The code you run is computer-readable. It’s incredibly optimised towards making things fast for the computer to do, not easy for a human to understand.
The original source is the complete opposite.
To get from the former to the latter is possibly one of the most difficult tasks in computer science, and even for the best programmers. Reverse-engineering published code is simple, right?! So we’re all running Windows 7 reverse engineered back to run on a Mac, aren’t we? No.
It can take *decades* of effort to reverse-engineer mere years of work, and when you’re talking about anything substantial, the man-years of work involved in the creation are enormous. We haven’t properly reverse-engineered the Windows file-sharing components, not the Active Directory (i.e. logon server) components yet. Samba Project has been trying to do that for about 20 years now, and even received documentation (not source) from Microsoft to do it, under an EU court ruling that said they had to.
It’s more akin to un-scrambling an egg… uncooking it, unravelling it, reassembling it back into something that resembles the original egg.
And worse: You’re doing it blind. You have no idea what’s code, what’s data, where the boundary lies, what the code-paths are, what any of the instructions are trying to achieve, how they’re doing it, what the original code looked like, or what anything was called. All you see is a bunch of millions of numbers modifying each other. The computer loves that, that’s what it was built for. Humans have the worst time interpreting that.
And you need to be an expert programmer, in both the language it was written in, the compiler that was used, and the machine language that it ended up with, to even *begin* to start on it. Even old 1MByte DOS games that sold millions of copies 20+ years ago haven’t been reverse-engineered yet. The number of people skilled enough to able to do it, the number of those able to devote that amount of time to it, the number of those that will happily do it for free, the number of those that *want* to do it, and the number of such other things that – with those skills – they’d rather be doing: it all combines to make it a rare and unusual thing to even start.

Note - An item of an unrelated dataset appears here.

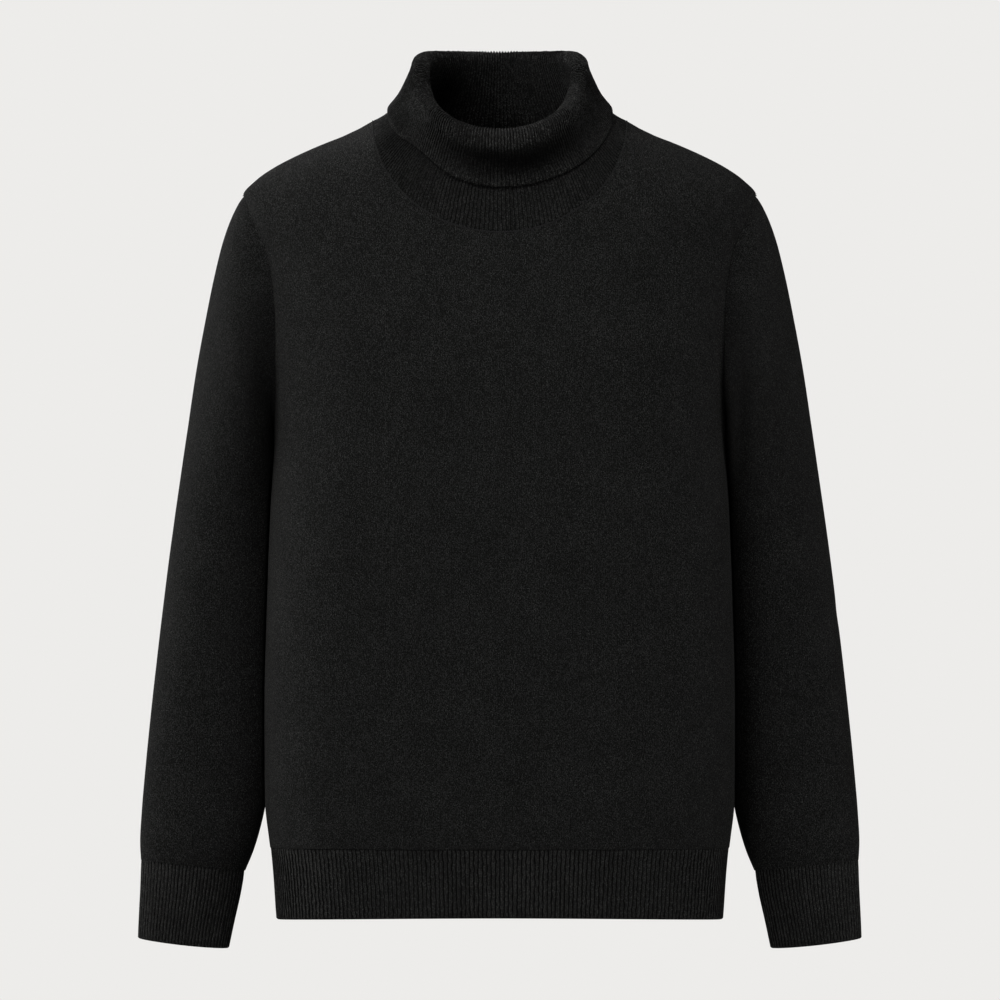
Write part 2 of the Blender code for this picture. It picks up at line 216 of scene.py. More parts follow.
CUFF_RINGS = Sections(
    ("ring", "outer_x", "outer_z", "under_x", "under_z", "centre_y", "front", "back", "power"),
    [
        (0, 304.9, -629.0, 217.4, -638.0, 16, 24.0, 24.0, 2.28),
        (1, 305.5, -650.0, 220.8, -657.5, 14, 22.0, 22.0, 2.30),
        (2, 306.6, -673.0, 226.0, -680.5, 12, 20.5, 20.5, 2.32),
        (3, 307.6, -695.0, 230.8, -703.5, 11, 19.5, 19.5, 2.35),
    ],
)

# Middle of the cloth in the roll collar: the stand up to the roll, and the flap that falls from it.
STAND_RINGS = Sections(
    ("rise", "half_width", "front_y", "back_y", "front_z", "side_z", "back_z", "power", "plan"),
    [
        (1, 92.0, 77.0, 72.0, -62.5, 6.0, 2.5, 1.95, 3.2),
        (2, 79.0, 70.0, 69.5, -48.5, 16.5, 19.0, 2.10, 2.6),
        (3, 69.5, 64.5, 65.0, -36.0, 29.0, 36.0, 2.15, 2.3),
        (4, 61.5, 61.0, 60.5, -23.5, 41.0, 52.5, 2.15, 2.15),
    ],
)

FLAP_RINGS = Sections(
    ("fall", "half_width", "front_y", "back_y", "front_z", "side_z", "back_z", "power", "plan"),
    [
        (0, 73.5, 89.5, 73.5, -25.5, 41.0, 52.5, 2.15, 2.15),
        (1, 79.4, 76.5, 78.0, -34.5, 29.5, 37.0, 2.10, 2.3),
        (2, 86.0, 75.5, 81.0, -46.0, 18.5, 20.0, 2.00, 2.6),
        (3, 96.5, 80.0, 82.5, -57.5, 7.5, 2.5, 1.92, 3.2),
    ],
)


def ring_shape(angle: Array, power: Array | float) -> tuple[Array, Array]:
    """Square off or pinch a round ring.

    Args:
        angle: Angles in radians.
        power: The ring's power, 2 for a circle.

    Returns:
        What stands in for the sine and the cosine of each angle.
    """
    s, c = np.sin(angle), np.cos(angle)
    size = (np.abs(s) ** power + np.abs(c) ** power) ** (1 / power)
    return s / size, c / size


def unit(vectors: Array) -> Array:
    """Return the vectors at a length of one."""
    return vectors / np.linalg.norm(vectors, axis=-1, keepdims=True)


def run_along(points: Array) -> Array:
    """Return the distance along a chain of points, 0 at the first."""
    return np.concatenate([[0], np.cumsum(np.linalg.norm(np.diff(points, axis=0), axis=-1))])


def even_turns(ring: Array, turns: Array, count: int) -> Array:
    """Find the turns that space columns evenly round a closed ring.

    Args:
        ring: Close points round the ring.
        turns: The turn of each of them.
        count: How many columns to space.

    Returns:
        The turn of each column.
    """
    run = run_along(ring)
    return np.interp(np.linspace(0, run[-1], count, endpoint=False), run, turns)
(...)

If a game took a team of people 5 years to write, assume it would take a similar team of people 10 years minimum to reverse-engineer. And then… what? You expect them to give the source away for free after 10 years of working 9-5 on it? And you expect not to get sued by whoever owns the rights to the game in the first place?
Reverse-engineering software is, sadly, a true waste of an enormous talent that is better put to making new things. Even emulators and the like are incredibly difficult to write, and that’s when you know everything the machine can do and can just follow books on how the chips operate. Reverse-engineering machine code back to usable code is really a dark art requiring incredible skill – which is why most people just run an emulator if they want an old game. It’s easier to write an emulator that it is to reverse-engineer. And most programmers probably couldn’t write a decent emulator.